RECORDED INFORMATION:
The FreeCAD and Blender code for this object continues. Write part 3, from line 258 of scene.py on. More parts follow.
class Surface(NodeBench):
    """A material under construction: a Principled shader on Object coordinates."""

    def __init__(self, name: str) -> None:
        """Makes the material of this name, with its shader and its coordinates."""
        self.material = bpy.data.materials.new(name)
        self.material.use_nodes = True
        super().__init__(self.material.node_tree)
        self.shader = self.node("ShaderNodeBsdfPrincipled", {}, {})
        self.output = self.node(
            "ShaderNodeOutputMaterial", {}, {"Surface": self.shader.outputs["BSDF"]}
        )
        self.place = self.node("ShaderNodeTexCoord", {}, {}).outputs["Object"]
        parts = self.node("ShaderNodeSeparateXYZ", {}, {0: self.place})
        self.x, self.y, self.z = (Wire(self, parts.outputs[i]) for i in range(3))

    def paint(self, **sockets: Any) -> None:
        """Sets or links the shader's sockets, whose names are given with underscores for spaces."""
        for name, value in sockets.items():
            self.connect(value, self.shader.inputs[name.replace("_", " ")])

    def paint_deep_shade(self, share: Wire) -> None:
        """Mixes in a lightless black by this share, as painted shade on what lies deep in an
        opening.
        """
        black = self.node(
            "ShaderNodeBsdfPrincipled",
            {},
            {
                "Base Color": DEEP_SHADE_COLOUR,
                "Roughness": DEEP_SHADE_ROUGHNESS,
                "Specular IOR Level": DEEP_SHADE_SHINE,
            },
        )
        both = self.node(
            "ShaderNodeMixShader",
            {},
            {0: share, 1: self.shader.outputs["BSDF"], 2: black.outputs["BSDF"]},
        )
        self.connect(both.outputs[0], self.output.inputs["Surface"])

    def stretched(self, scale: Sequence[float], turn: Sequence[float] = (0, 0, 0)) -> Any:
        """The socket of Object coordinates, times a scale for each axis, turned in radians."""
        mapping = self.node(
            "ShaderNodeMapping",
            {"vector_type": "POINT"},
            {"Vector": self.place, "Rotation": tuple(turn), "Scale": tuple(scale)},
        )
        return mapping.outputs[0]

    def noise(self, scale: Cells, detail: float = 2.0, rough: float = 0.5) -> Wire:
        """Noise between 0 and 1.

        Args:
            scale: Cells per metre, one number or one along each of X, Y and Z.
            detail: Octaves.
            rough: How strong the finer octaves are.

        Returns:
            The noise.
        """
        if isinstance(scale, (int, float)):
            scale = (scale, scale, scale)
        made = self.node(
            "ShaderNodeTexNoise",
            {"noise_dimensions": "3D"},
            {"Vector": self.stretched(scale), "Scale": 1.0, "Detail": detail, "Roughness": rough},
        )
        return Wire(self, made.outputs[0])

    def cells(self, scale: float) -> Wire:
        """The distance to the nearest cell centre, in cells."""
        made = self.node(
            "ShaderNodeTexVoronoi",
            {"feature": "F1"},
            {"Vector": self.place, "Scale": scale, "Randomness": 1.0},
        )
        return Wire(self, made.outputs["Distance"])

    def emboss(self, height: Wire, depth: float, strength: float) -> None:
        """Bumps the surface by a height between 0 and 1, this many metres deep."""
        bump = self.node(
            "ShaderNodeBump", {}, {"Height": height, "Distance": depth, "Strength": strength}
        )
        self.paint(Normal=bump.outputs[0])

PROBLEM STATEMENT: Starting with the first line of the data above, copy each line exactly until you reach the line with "self.x, self.y, self.z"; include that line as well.

ANSWER TO THE PROBLEM:
The FreeCAD and Blender code for this object continues. Write part 3, from line 258 of scene.py on. More parts follow.
class Surface(NodeBench):
    """A material under construction: a Principled shader on Object coordinates."""

    def __init__(self, name: str) -> None:
        """Makes the material of this name, with its shader and its coordinates."""
        self.material = bpy.data.materials.new(name)
        self.material.use_nodes = True
        super().__init__(self.material.node_tree)
        self.shader = self.node("ShaderNodeBsdfPrincipled", {}, {})
        self.output = self.node(
            "ShaderNodeOutputMaterial", {}, {"Surface": self.shader.outputs["BSDF"]}
        )
        self.place = self.node("ShaderNodeTexCoord", {}, {}).outputs["Object"]
        parts = self.node("ShaderNodeSeparateXYZ", {}, {0: self.place})
        self.x, self.y, self.z = (Wire(self, parts.outputs[i]) for i in range(3))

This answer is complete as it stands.